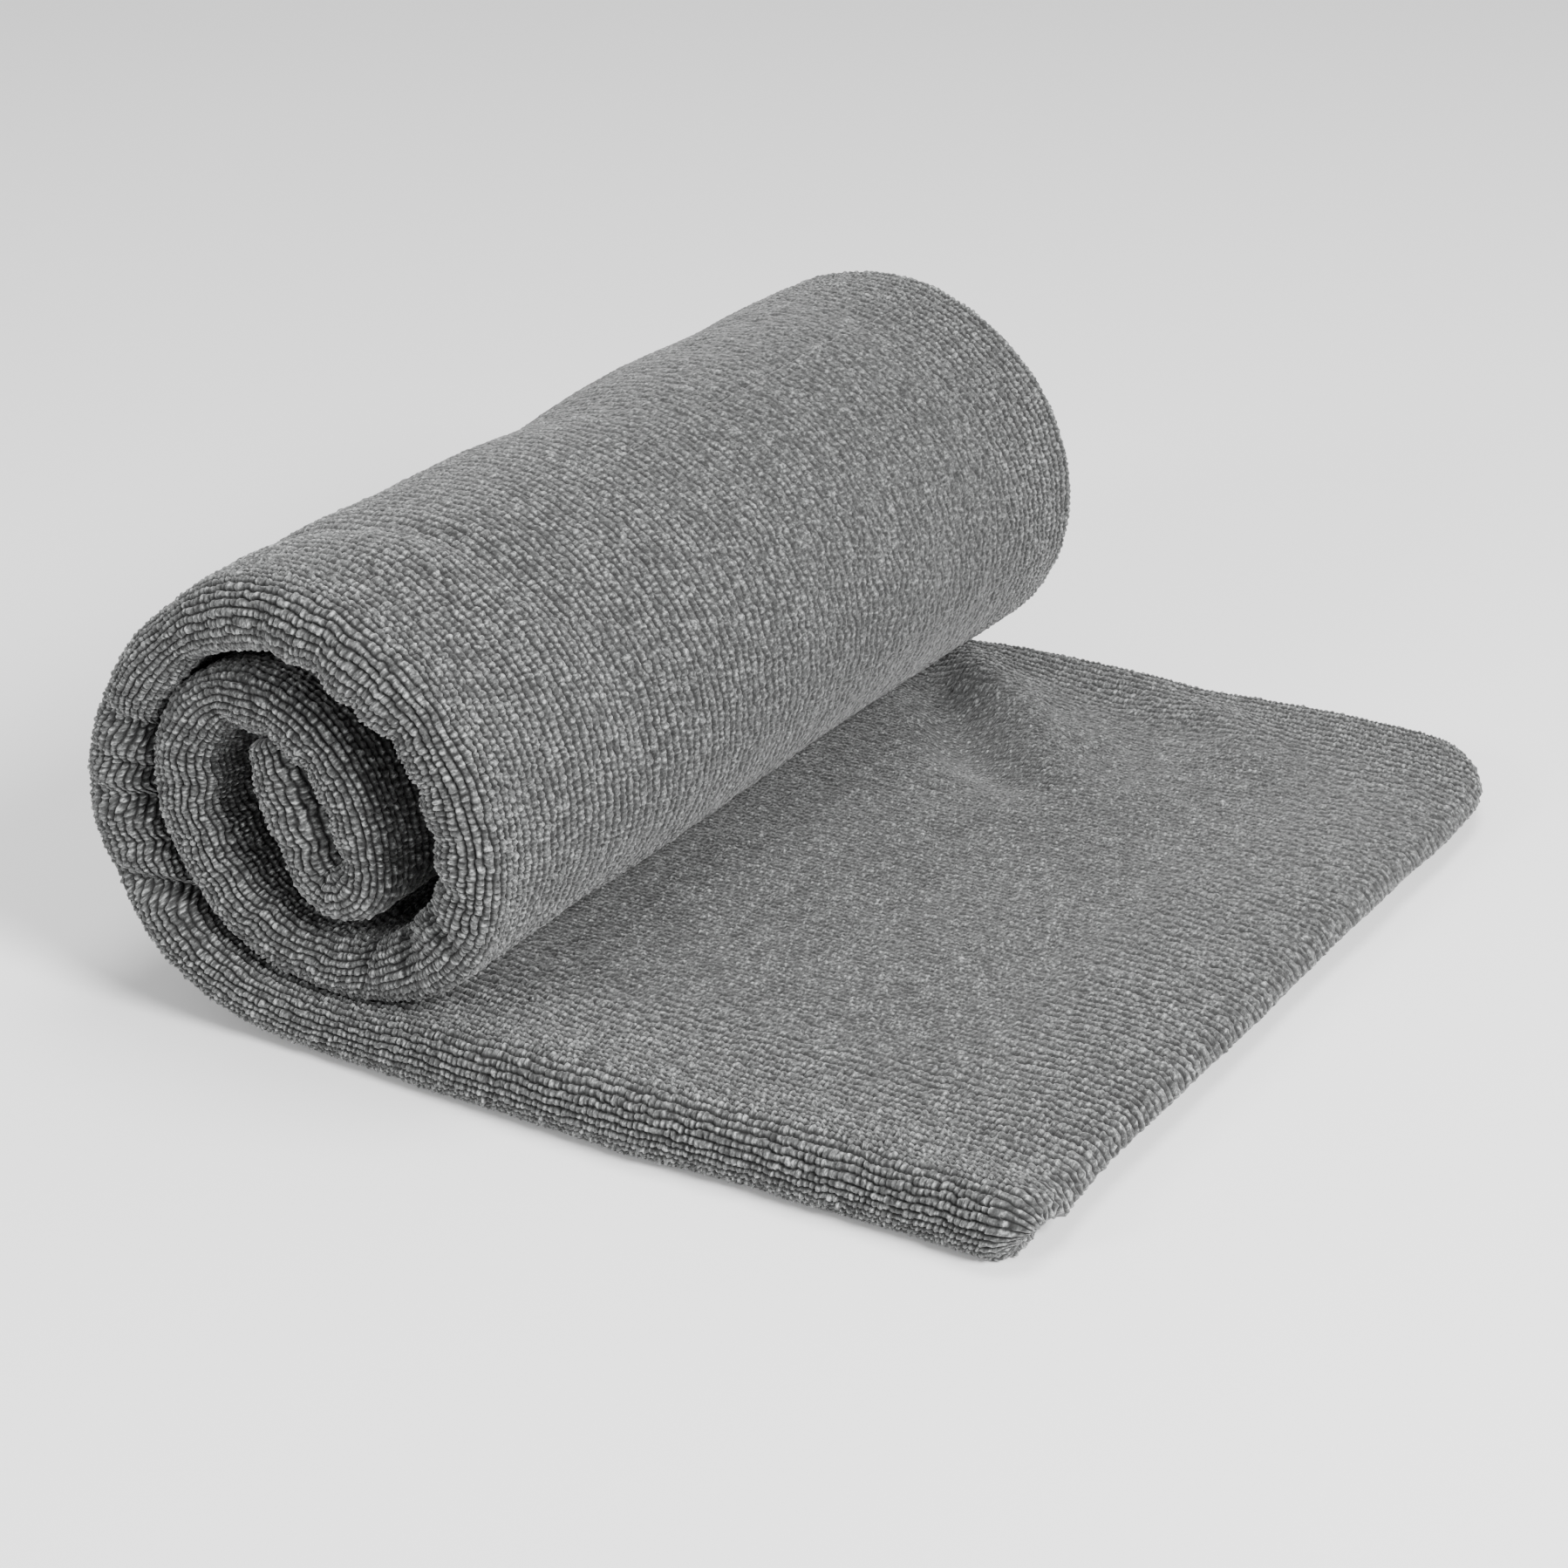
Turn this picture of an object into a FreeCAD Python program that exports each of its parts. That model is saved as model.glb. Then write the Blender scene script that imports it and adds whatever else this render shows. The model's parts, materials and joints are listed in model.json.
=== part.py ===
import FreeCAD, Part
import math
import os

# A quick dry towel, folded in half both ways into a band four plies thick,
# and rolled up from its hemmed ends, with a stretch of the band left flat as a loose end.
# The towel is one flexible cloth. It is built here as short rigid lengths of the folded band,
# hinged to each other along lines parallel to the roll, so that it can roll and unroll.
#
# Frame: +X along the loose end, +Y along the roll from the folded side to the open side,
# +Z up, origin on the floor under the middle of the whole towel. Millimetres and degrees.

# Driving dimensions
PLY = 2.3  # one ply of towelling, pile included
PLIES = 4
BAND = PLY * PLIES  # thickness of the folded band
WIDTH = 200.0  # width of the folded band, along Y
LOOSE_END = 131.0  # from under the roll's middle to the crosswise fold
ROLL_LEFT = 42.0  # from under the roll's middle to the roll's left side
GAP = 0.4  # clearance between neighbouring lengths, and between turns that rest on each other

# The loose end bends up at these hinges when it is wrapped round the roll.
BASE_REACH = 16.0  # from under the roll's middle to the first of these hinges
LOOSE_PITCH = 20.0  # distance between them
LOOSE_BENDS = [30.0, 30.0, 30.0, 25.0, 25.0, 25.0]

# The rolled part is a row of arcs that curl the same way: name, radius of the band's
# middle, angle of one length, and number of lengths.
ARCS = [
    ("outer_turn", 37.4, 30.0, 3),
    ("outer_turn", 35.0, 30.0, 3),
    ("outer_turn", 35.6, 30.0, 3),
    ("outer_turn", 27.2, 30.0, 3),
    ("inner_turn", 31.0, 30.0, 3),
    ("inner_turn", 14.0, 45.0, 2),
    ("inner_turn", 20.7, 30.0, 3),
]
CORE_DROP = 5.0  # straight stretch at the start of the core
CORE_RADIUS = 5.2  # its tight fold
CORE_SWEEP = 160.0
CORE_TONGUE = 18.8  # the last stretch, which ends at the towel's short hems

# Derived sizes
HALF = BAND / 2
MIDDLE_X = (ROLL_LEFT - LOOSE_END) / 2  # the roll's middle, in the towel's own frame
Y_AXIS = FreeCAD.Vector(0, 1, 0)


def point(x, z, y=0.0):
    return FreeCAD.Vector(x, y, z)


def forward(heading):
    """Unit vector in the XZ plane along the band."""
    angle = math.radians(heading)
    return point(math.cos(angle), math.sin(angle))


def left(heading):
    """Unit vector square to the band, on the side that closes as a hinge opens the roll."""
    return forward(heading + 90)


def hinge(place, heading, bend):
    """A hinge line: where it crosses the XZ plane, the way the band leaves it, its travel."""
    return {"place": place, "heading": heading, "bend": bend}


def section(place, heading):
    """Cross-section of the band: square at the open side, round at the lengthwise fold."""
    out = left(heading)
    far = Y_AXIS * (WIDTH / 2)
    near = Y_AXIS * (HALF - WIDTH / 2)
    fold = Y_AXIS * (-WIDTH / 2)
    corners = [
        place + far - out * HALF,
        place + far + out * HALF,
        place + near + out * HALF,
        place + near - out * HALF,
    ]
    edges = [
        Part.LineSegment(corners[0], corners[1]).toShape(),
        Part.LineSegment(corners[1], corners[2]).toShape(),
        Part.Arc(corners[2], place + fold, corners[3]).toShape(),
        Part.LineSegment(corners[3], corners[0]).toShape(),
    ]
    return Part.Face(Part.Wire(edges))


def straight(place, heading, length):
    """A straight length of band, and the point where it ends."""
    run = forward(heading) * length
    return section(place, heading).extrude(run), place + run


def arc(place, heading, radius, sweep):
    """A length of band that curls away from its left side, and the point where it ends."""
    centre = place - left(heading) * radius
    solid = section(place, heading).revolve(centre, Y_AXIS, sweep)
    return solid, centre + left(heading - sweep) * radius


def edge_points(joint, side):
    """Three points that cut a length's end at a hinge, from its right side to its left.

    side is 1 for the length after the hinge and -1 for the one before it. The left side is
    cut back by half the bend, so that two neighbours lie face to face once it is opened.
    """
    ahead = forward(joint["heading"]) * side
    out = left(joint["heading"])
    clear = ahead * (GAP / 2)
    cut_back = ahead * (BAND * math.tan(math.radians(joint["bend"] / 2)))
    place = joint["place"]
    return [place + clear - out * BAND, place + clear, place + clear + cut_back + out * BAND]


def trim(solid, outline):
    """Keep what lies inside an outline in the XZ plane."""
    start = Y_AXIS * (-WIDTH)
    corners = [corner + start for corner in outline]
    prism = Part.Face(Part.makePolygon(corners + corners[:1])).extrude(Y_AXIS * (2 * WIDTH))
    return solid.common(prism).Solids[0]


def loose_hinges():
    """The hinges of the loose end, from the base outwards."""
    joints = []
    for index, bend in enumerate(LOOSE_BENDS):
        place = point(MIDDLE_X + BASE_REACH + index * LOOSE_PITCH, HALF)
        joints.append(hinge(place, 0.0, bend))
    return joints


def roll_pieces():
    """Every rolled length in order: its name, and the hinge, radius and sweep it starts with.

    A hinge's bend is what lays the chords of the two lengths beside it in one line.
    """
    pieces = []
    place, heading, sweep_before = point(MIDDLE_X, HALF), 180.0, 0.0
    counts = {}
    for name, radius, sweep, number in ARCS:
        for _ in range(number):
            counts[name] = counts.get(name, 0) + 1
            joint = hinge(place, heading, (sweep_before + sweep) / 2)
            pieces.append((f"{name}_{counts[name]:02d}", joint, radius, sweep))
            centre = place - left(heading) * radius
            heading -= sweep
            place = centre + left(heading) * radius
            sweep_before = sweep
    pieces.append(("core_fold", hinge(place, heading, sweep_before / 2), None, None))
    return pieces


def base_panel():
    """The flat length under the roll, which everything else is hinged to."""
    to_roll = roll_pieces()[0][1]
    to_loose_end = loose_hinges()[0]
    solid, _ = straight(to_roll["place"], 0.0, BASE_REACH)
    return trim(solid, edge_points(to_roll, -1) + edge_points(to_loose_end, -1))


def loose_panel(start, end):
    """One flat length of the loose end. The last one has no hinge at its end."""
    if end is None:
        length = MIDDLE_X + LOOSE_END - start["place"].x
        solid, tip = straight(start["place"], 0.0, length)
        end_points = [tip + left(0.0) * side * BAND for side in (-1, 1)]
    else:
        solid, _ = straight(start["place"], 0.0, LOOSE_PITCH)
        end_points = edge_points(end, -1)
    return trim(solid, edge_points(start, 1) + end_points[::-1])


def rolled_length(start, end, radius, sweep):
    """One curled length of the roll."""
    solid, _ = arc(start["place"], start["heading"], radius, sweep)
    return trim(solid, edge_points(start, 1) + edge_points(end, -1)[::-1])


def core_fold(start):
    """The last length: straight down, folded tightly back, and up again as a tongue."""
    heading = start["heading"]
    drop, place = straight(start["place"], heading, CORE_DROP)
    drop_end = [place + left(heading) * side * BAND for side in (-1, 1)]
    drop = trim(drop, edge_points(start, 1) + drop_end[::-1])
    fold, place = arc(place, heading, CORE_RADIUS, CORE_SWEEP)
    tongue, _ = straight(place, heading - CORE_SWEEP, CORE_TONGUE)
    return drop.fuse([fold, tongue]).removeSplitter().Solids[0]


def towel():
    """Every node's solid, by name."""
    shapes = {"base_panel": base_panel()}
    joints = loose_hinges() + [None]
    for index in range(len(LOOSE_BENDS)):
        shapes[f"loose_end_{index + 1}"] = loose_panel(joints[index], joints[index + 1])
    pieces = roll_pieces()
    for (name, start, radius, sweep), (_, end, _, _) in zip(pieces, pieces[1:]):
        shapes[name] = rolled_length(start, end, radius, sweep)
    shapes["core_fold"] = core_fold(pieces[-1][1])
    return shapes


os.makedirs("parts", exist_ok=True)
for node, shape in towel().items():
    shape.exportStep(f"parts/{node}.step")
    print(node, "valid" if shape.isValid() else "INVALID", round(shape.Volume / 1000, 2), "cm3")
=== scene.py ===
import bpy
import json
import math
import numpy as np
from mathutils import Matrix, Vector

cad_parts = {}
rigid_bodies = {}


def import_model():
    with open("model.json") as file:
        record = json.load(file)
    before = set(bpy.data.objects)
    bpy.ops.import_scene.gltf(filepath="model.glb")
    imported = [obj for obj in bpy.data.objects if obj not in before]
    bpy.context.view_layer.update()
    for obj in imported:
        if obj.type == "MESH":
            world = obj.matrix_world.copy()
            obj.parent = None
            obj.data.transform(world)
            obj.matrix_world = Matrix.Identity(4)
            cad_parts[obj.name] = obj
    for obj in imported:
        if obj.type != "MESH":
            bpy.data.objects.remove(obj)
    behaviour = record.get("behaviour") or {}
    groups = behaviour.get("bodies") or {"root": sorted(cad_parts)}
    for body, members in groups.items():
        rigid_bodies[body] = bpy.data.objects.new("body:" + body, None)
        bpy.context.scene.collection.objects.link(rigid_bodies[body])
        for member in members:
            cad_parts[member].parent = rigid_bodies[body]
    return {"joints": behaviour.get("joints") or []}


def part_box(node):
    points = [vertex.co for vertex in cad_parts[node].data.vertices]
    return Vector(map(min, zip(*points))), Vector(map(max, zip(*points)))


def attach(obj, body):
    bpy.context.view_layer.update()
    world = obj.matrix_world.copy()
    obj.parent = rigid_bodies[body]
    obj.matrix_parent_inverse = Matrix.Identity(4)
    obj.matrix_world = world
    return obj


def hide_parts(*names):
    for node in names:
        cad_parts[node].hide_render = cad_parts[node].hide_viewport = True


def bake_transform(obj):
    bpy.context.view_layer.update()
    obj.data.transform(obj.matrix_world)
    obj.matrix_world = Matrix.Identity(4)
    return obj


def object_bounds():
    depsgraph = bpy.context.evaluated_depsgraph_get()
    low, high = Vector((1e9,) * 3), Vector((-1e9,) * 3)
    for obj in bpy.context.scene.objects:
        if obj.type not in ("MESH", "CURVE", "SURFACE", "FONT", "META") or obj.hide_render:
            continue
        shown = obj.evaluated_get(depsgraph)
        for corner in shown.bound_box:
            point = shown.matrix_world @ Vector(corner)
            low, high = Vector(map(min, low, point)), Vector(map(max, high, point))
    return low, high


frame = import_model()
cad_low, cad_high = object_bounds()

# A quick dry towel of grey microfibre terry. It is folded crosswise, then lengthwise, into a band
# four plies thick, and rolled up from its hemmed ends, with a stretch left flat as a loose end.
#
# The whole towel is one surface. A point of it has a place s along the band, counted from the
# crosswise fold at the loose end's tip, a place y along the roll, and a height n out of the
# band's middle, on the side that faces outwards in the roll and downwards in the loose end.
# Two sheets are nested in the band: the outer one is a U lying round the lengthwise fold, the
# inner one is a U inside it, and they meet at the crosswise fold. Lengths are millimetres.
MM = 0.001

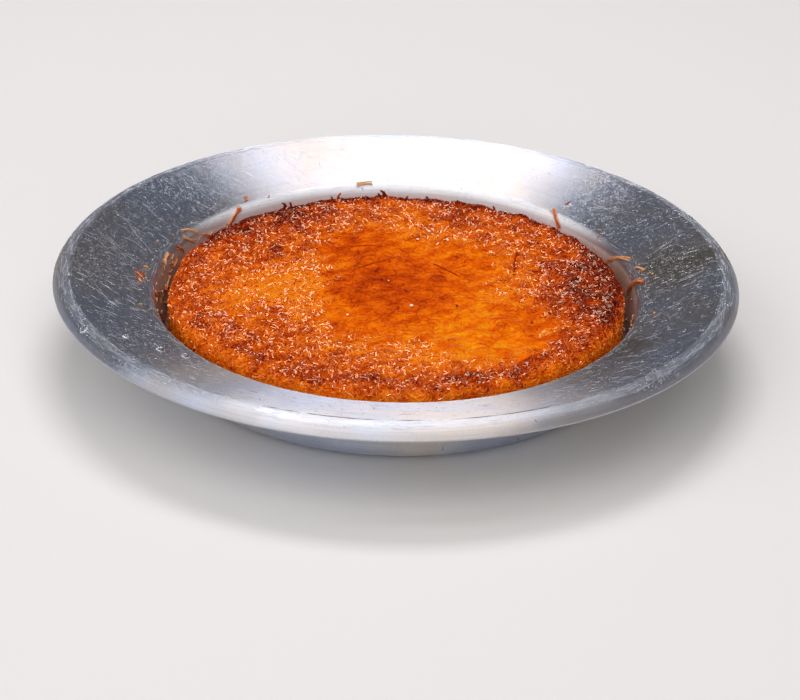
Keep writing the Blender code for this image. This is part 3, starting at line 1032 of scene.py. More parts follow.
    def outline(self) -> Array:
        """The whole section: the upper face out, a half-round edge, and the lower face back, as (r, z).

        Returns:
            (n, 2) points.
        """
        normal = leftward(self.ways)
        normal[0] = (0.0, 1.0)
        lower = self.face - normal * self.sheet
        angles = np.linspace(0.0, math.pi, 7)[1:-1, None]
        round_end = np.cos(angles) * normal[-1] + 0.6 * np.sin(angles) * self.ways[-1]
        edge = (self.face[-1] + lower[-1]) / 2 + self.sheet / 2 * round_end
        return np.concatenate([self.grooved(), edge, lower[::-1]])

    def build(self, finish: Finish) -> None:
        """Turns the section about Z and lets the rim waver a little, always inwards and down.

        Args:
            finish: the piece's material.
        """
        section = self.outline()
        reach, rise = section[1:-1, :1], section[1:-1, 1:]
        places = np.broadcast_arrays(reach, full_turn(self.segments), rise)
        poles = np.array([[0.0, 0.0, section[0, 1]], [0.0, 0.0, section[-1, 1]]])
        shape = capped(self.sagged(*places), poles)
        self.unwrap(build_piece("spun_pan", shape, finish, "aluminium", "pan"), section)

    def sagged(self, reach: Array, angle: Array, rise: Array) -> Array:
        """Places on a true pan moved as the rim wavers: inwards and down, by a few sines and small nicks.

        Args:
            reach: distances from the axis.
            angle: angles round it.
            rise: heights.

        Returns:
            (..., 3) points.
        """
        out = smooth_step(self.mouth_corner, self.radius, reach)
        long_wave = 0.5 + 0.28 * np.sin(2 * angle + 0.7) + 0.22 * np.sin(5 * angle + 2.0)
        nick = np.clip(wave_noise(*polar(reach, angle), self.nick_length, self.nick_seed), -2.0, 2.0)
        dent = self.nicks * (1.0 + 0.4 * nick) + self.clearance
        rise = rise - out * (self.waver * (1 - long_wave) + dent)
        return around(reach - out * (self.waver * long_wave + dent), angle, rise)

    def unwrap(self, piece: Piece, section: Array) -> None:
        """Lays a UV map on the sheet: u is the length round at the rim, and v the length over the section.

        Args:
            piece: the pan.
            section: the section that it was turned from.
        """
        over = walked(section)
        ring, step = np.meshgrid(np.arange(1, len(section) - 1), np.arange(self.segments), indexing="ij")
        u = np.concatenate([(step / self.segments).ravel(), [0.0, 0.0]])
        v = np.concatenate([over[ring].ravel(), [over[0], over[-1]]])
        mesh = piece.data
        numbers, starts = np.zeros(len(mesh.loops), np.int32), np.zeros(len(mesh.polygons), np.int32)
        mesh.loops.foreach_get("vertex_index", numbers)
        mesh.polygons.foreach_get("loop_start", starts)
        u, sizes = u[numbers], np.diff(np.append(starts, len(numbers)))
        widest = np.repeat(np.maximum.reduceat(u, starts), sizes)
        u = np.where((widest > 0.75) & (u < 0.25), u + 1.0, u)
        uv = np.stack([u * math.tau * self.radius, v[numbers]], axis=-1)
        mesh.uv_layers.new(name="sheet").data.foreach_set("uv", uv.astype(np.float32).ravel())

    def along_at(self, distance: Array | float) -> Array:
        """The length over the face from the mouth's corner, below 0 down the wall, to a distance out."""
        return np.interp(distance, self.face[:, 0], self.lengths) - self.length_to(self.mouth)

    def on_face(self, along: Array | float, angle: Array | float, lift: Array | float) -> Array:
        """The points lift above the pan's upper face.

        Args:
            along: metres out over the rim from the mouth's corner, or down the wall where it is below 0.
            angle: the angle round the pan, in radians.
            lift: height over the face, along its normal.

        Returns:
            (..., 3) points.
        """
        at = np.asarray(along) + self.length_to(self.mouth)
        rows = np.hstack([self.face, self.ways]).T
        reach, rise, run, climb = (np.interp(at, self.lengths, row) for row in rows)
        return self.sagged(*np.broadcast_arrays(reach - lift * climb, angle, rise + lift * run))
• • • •
__Do this__:
Output exactly one stretch of the listing: from the line containing "return drop.fuse([fold, tongue]).removeSplitter().Solids[0]" through the line containing "bpy.data.objects.remove(obj)", both end lines included.

__Response for this exercise__:
    return drop.fuse([fold, tongue]).removeSplitter().Solids[0]


def towel():
    """Every node's solid, by name."""
    shapes = {"base_panel": base_panel()}
    joints = loose_hinges() + [None]
    for index in range(len(LOOSE_BENDS)):
        shapes[f"loose_end_{index + 1}"] = loose_panel(joints[index], joints[index + 1])
    pieces = roll_pieces()
    for (name, start, radius, sweep), (_, end, _, _) in zip(pieces, pieces[1:]):
        shapes[name] = rolled_length(start, end, radius, sweep)
    shapes["core_fold"] = core_fold(pieces[-1][1])
    return shapes


os.makedirs("parts", exist_ok=True)
for node, shape in towel().items():
    shape.exportStep(f"parts/{node}.step")
    print(node, "valid" if shape.isValid() else "INVALID", round(shape.Volume / 1000, 2), "cm3")
=== scene.py ===
import bpy
import json
import math
import numpy as np
from mathutils import Matrix, Vector

cad_parts = {}
rigid_bodies = {}


def import_model():
    with open("model.json") as file:
        record = json.load(file)
    before = set(bpy.data.objects)
    bpy.ops.import_scene.gltf(filepath="model.glb")
    imported = [obj for obj in bpy.data.objects if obj not in before]
    bpy.context.view_layer.update()
    for obj in imported:
        if obj.type == "MESH":
            world = obj.matrix_world.copy()
            obj.parent = None
            obj.data.transform(world)
            obj.matrix_world = Matrix.Identity(4)
            cad_parts[obj.name] = obj
    for obj in imported:
        if obj.type != "MESH":
            bpy.data.objects.remove(obj)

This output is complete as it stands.